[Begin Supplied records]
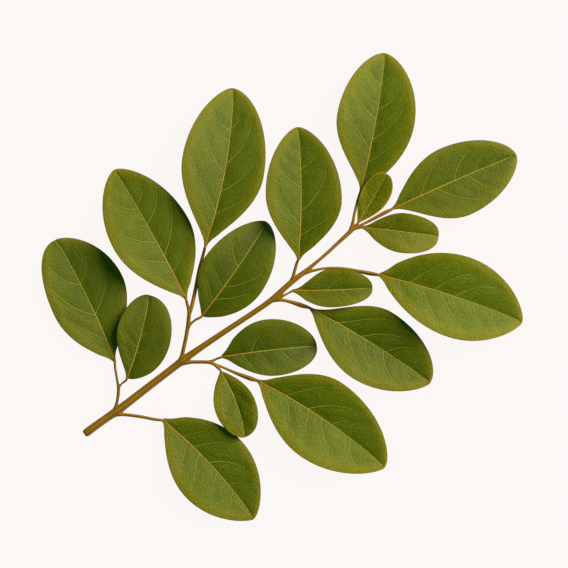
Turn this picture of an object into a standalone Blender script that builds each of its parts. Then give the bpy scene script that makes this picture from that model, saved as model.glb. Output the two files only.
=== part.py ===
"""A moringa leaf, cut from its branch and lying on a table.

One brown rachis with its side stalks carries seventeen oval green leaflets. Each leaflet
is a thin blade, folded a little upwards along its midrib and arched along its length.
The frond lies along +X, from the cut end of the rachis to the leaflets at its tip, with
+Y to the left as seen from above and +Z up. The origin is on the table, under the middle
of the frond's outline. Dimensions are in millimetres and are scaled to metres by MM.
"""

import bmesh
import bpy
from collections import namedtuple
from math import cos, pi, radians, sin, tan
from mathutils import Vector

MM = 0.001

# Blades
THICKNESS = 0.6        # of every leaflet
STUB = 0.3             # half width of a blade where it meets its stalk, and at its very tip
CURL = 0.05            # how much the fold flattens out towards the margin
RIPPLE = 0.15          # height of the slow wave along a margin
RIPPLES = 1.6          # waves along one margin
ROWS = 12              # faces along a blade
COLUMNS = 6            # faces across a blade

# Stalks
GAP = 0.35             # between a stalk's end and its leaflet
APPROACH = 0.6         # before the leaflet, from where its stalk runs in line with it
ROUNDNESS = 2          # bevel resolution, which gives eight sides
STEP = 1.6             # longest stretch of a stalk between two rings

# Middle of the frond's outline, measured from the cut end of the rachis
MIDDLE_X = 45.9
MIDDLE_Y = -1.4

# A leaflet's base is where its midrib leaves the stalk, and its heading is the direction
# of its tip, in degrees from the rachis. A half is (half width, where it is widest along
# the blade, taper to its foot, taper to its tip, fold in degrees): a taper of 0.5 is round
# as an ellipse is, and 1 runs to a point. Heights are of the midrib's upper side at the
# foot, what the arch adds halfway, and at the tip.
Leaflet = namedtuple("Leaflet", "name base heading length bow left right heights")
Half = namedtuple("Half", "width widest foot tip fold")

LEAFLETS = (
    Leaflet("leaflet_01", (12.0, 7.7), 79.0, 23.85, -0.5,
            Half(6.2, 0.48, 0.95, 0.45, 10), Half(7.95, 0.54, 1.25, 0.64, 5), (1.4, 0.0, 0.4)),
    Leaflet("leaflet_02", (11.9, 3.5), 38.1, 15.4, -0.4,
            Half(4.0, 0.56, 1.40, 0.60, 4), Half(5.9, 0.49, 0.52, 0.45, 8), (1.8, 0.6, 2.4)),
    Leaflet("leaflet_03", (29.0, 9.0), 82.1, 26.05, -0.3,
            Half(7.0, 0.52, 1.05, 0.69, 15), Half(7.4, 0.46, 0.98, 0.70, 5), (3.5, 1.6, 0.4)),
    Leaflet("leaflet_04", (37.7, 14.2), 43.1, 28.5, -1.1,
            Half(6.8, 0.52, 1.35, 0.70, 14), Half(8.2, 0.48, 1.18, 0.58, 14), (5.9, 1.8, 0.4)),
    Leaflet("leaflet_05", (29.5, 4.3), 18.3, 20.4, -0.3,
            Half(5.6, 0.43, 1.10, 0.69, 7), Half(6.35, 0.46, 0.74, 0.63, 10), (2.6, 1.1, 2.6)),
    Leaflet("leaflet_06", (49.6, 2.3), 53.2, 23.4, -0.5,
            Half(5.85, 0.49, 1.20, 0.69, 13), Half(7.85, 0.44, 1.00, 0.66, 13), (4.1, 1.4, 1.4)),
    Leaflet("leaflet_07", (66.1, 5.4), 42.9, 24.7, -0.4,
            Half(6.6, 0.50, 1.40, 0.63, 15), Half(7.4, 0.52, 0.85, 0.64, 13), (3.6, 1.6, 0.4)),
    Leaflet("leaflet_08", (62.0, 0.8), 22.0, 10.05, 0.0,
            Half(2.5, 0.62, 1.05, 0.50, 0), Half(2.65, 0.60, 1.15, 0.55, 14), (3.75, -0.2, 5.6)),
    Leaflet("leaflet_09", (68.8, -1.1), -13.4, 23.9, 0.2,
            Half(6.5, 0.49, 1.05, 0.61, 13), Half(6.55, 0.50, 1.45, 0.66, 13), (3.4, 0.6, 0.4)),
    Leaflet("leaflet_10", (62.45, -0.75), -43.8, 13.25, 0.0,
            Half(3.4, 0.52, 1.20, 0.42, 19), Half(3.8, 0.52, 0.92, 0.43, 14), (3.0, 0.8, 2.4)),
    Leaflet("leaflet_11", (59.6, -9.5), -55.2, 26.6, 0.5,
            Half(8.05, 0.52, 0.75, 0.71, 13), Half(6.75, 0.55, 0.88, 0.76, 15), (4.8, 1.7, 0.4)),
    Leaflet("leaflet_12", (45.66, -2.25), -35.0, 13.75, -0.2,
            Half(3.7, 0.48, 1.55, 0.53, 12), Half(3.3, 0.47, 0.80, 0.46, 13), (3.1, 0.5, 3.3)),
    Leaflet("leaflet_13", (45.9, -6.7), -68.8, 25.1, 0.4,
            Half(7.1, 0.50, 1.62, 0.58, 13), Half(6.7, 0.51, 1.08, 0.75, 15), (2.4, 0.7, 0.4)),
    Leaflet("leaflet_14", (28.3, -4.1), -30.4, 16.6, 0.2,
            Half(5.8, 0.48, 0.75, 0.58, 11), Half(4.5, 0.55, 1.00, 0.48, 10), (1.8, 0.9, 1.3)),
    Leaflet("leaflet_15", (30.5, -11.5), -71.3, 27.3, 0.9,
            Half(8.2, 0.45, 1.13, 0.67, 13), Half(6.9, 0.50, 1.04, 0.78, 15), (2.2, 1.4, 0.4)),
    Leaflet("leaflet_16", (26.0, -5.9), -106.6, 12.45, 0.6,
            Half(4.0, 0.55, 0.90, 0.46, 15), Half(3.45, 0.53, 0.98, 0.62, 11), (2.0, 0.6, 3.4)),
    Leaflet("leaflet_17", (12.5, -7.0), -84.3, 23.7, 0.8,
            Half(7.85, 0.50, 0.73, 0.74, 9), Half(6.4, 0.52, 1.05, 0.80, 13), (1.3, 0.8, 0.4)),
)

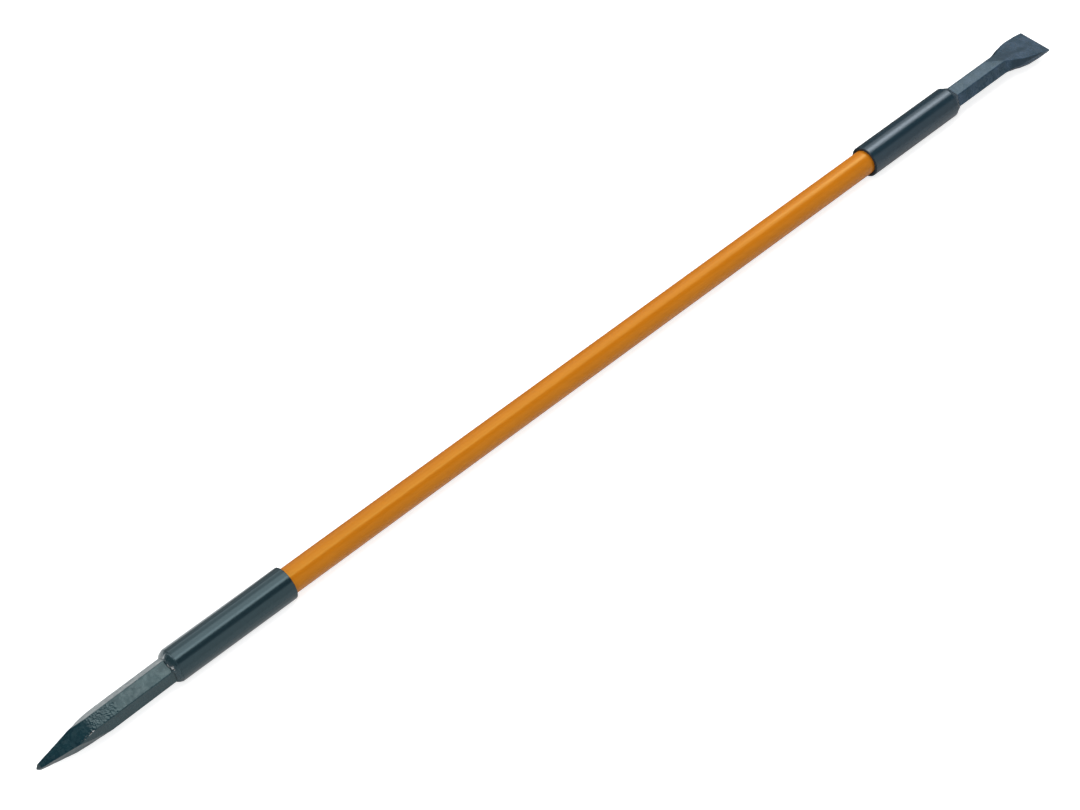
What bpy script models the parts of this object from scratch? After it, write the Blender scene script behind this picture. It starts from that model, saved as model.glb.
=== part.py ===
"""Two-ended insulated crowbar: a hexagonal steel point and a hexagonal steel chisel, each
welded into a tube socket, and both sockets bonded over one glass-fibre shaft.

Metres, +Z up. +X runs along the bar from the point to the chisel, and the blade lies level.
The origin is on the floor, under the middle of the overall length.
"""

import math

import bmesh
import bpy
import numpy as np
from mathutils import Matrix, Vector

# Overall
OVERALL_LENGTH = 1.500
GAP = 0.0003  # left between pieces that touch
ROUND_SIDES = 64  # flats round every turned piece

# Shaft: a glass-fibre core inside two sheaths, the inner one in a warning colour
SHAFT_DIAMETER = 0.030
SLEEVE_WALL = 0.0014
SLEEVE_EDGE_BEVEL = 0.0004
WEAR_LAYER_WALL = 0.0008
WEAR_LAYER_EDGE_BEVEL = 0.0002

# Sockets: steel tube over the shaft at one end and over the bar at the other
SOCKET_LENGTH = 0.149
SOCKET_WALL = 0.0028
SOCKET_MOUTH_BEVEL = 0.0008
BOND_ROOM = 0.00125  # between the shaft and the bore, filled by adhesive
BOND_RECESS = 0.0012  # how far the adhesive stops short of the socket's mouth
BOND_FLOOR = 0.005  # between the shaft's end and the bar's end

# Bars: one hexagonal steel section for both ends
BAR_ACROSS_FLATS = 0.026
BAR_SEAT = 0.045  # length of bar inside its socket
BAR_END_BEVEL = 0.001

# Point end
POINT_REACH = 0.1647  # from the socket's nose to the tip
POINT_LEAN = math.radians(1.0)  # the bar leans to -Y from its inner end outwards
POINT_ROLL = math.radians(22.0)  # turn of its flats about the bar's length
POINT_FLAT_TAPER = math.radians(10.2)  # the two faces forged on flats of the hexagon
POINT_FAR_TAPER = math.radians(9.7)  # the face towards +Y, forged across a corner
POINT_NEAR_TAPER = math.radians(8.4)  # the face towards -Y, which is less steep
POINT_NEAR_TILT = math.radians(2.5)  # how far that face is turned to look upwards
POINT_TIP_HALF = 0.0017  # from the middle line to a face at the tip, if it ran on unblunted
POINT_NEAR_TIP_HALF = 0.0030  # the same for the face towards -Y
POINT_TIP_OFFSET = 0.0009  # the very end lies this far to the -Y side
POINT_BLUNT_HALF = 0.0004  # half of the flat at the very end
POINT_BLUNT_FLAT_ANGLE = math.radians(27.0)  # above and below
POINT_BLUNT_FAR_ANGLE = math.radians(43.0)
POINT_BLUNT_NEAR_ANGLE = math.radians(32.0)

# Chisel end
CHISEL_REACH = 0.1630  # from the socket's nose to the cutting edge
CHISEL_ROLL = math.radians(6.0)  # turn of the bar's flats against the blade
BLADE_LENGTH = 0.0806
BLADE_WIDTH = 0.0446  # at the cutting edge
BLADE_ROOT_WIDTH = 0.0420  # where the flare ends
EDGE_THICKNESS = 0.0017
EDGE_DROP = 0.00565  # the edge lies this far below the bar's middle line
FLARE_SETBACK = 0.0110  # from the start of the forged faces to the start of the flare
FLARE_LENGTH = 0.0390
FLARE_STEPS = 10
BLADE_SIDE_WALL = 0.0072  # upright wall along each side of the blade

# Noses and welds: length of the tube's bevel, wall left at its end, length of weld, toe height
POINT_NOSE_BEVEL = 0.0032
POINT_NOSE_LIP = 0.0006
POINT_WELD_LENGTH = 0.0040
POINT_WELD_TOE = -0.0008  # from the bar's flat; below it, the weld runs out on the flat
CHISEL_NOSE_BEVEL = 0.0034
CHISEL_NOSE_LIP = 0.0006
CHISEL_WELD_LENGTH = 0.0052
CHISEL_WELD_TOE = 0.0004

# Derived radii
SHAFT_RADIUS = SHAFT_DIAMETER / 2
BAR_FLAT_RADIUS = BAR_ACROSS_FLATS / 2
BAR_CORNER_RADIUS = BAR_FLAT_RADIUS / math.cos(math.pi / 6)
LEAN_AT_NOSE = BAR_SEAT * math.sin(POINT_LEAN)
BORE_RADIUS = max(SHAFT_RADIUS + BOND_ROOM, BAR_CORNER_RADIUS + LEAN_AT_NOSE + GAP)
SOCKET_RADIUS = BORE_RADIUS + SOCKET_WALL
WEAR_RADIUS = SHAFT_RADIUS - SLEEVE_WALL - GAP
CORE_RADIUS = WEAR_RADIUS - WEAR_LAYER_WALL - GAP
AXIS_HEIGHT = SOCKET_RADIUS * math.cos(math.pi / ROUND_SIDES)

# Derived places along the bar
TIP_X = -OVERALL_LENGTH / 2
EDGE_X = OVERALL_LENGTH / 2
POINT_NOSE_X = TIP_X + POINT_REACH
POINT_MOUTH_X = POINT_NOSE_X + SOCKET_LENGTH
CHISEL_NOSE_X = EDGE_X - CHISEL_REACH
CHISEL_MOUTH_X = CHISEL_NOSE_X - SOCKET_LENGTH
SHAFT_SEAT = SOCKET_LENGTH - BAR_SEAT - BOND_FLOOR
SHAFT_START_X = POINT_MOUTH_X - SHAFT_SEAT
SHAFT_END_X = CHISEL_MOUTH_X + SHAFT_SEAT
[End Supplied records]
Required task — Take exactly the lines from the one containing "What bpy script" through the one containing "WEAR_LAYER_EDGE_BEVEL = 0.0002" in the data above, and output them with nothing added.

Exercise solution —
What bpy script models the parts of this object from scratch? After it, write the Blender scene script behind this picture. It starts from that model, saved as model.glb.
=== part.py ===
"""Two-ended insulated crowbar: a hexagonal steel point and a hexagonal steel chisel, each
welded into a tube socket, and both sockets bonded over one glass-fibre shaft.

Metres, +Z up. +X runs along the bar from the point to the chisel, and the blade lies level.
The origin is on the floor, under the middle of the overall length.
"""

import math

import bmesh
import bpy
import numpy as np
from mathutils import Matrix, Vector

# Overall
OVERALL_LENGTH = 1.500
GAP = 0.0003  # left between pieces that touch
ROUND_SIDES = 64  # flats round every turned piece

# Shaft: a glass-fibre core inside two sheaths, the inner one in a warning colour
SHAFT_DIAMETER = 0.030
SLEEVE_WALL = 0.0014
SLEEVE_EDGE_BEVEL = 0.0004
WEAR_LAYER_WALL = 0.0008
WEAR_LAYER_EDGE_BEVEL = 0.0002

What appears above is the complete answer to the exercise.